Correlation and Regression: What Actually Predicts Winning?

FoundationsAdvancedPython~8 min read

What you'll build

A scatter of goal differential vs points with a fitted trend line and R-squared.

A scatter of goal differential vs points with a fitted trend line and R-squared.
Data: NHL public API (api-web.nhle.com), retrieved June 2026

"Goal differential predicts winning." Every analyst says it, but how strongly? Twice as strongly as shot attempts? Ninety percent of the story, or fifty? Eyeballing a scatter plot and saying "looks related" isn't an answer - it's a vibe. So let's replace the vibe with three real numbers: a correlation that measures how tightly two things move together, a best-fit line that turns the relationship into a formula, and an R-squared that says how much of the variation you've actually explained. I run it on NHL standings here, but the technique is sport-agnostic - it works for any two columns you suspect are linked.

This builds on pulling your first NHL data from the public API, where you learned to fetch the standings and flatten the JSON; here we take that same data and ask a quantitative question of it. The data comes from the NHL public API (api-web.nhle.com), retrieved June 2026.

  1. Pull the standings into a tidy table

    We open a polite session - the same well-mannered HTTP helper from the NHL tutorial - hit the standings endpoint, and build one clean record per team with just the columns we need: the team's abbreviation, its goal differential (goals for minus goals against), and its points.

    python
    import numpy as np
    import pandas as pd
    
    session = sdt.polite_session(referer="https://www.nhl.com/")
    teams = session.get("https://api-web.nhle.com/v1/standings/now", timeout=30).json()["standings"]
    df = pd.DataFrame([{
        "team": t["teamAbbrev"]["default"],
        "goal_diff": t["goalFor"] - t["goalAgainst"],
        "points": t["points"],
    } for t in teams])

    This is a list comprehension building one dictionary per team. The text field teamAbbrev arrives as a little language object, so we reach into ["default"] for the plain string; goalFor and goalAgainst are plain numbers we subtract on the spot to get the differential. The result is a two-variable table - exactly what correlation and regression want: an x (goal_diff) and a y (points).

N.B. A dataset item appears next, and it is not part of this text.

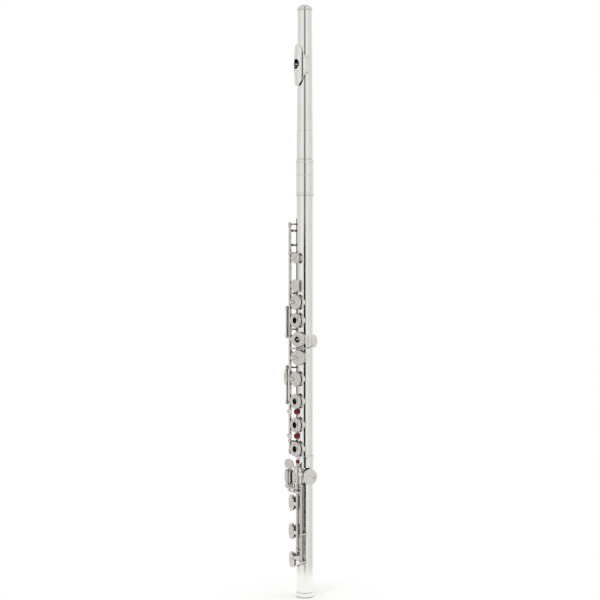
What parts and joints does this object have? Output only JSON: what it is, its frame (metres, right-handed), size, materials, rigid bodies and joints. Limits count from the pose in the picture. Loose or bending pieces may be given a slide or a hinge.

  2. Measure the correlation

    Correlation, written r, is a single number between -1 and +1 that says how tightly two columns move together. +1 is a perfect upward line, 0 is no linear relationship, -1 is a perfect downward line. NumPy computes it in one call - though it hands back a small matrix, so we pluck out the one off-diagonal cell.

    python
    r = float(np.corrcoef(df["goal_diff"], df["points"])[0, 1])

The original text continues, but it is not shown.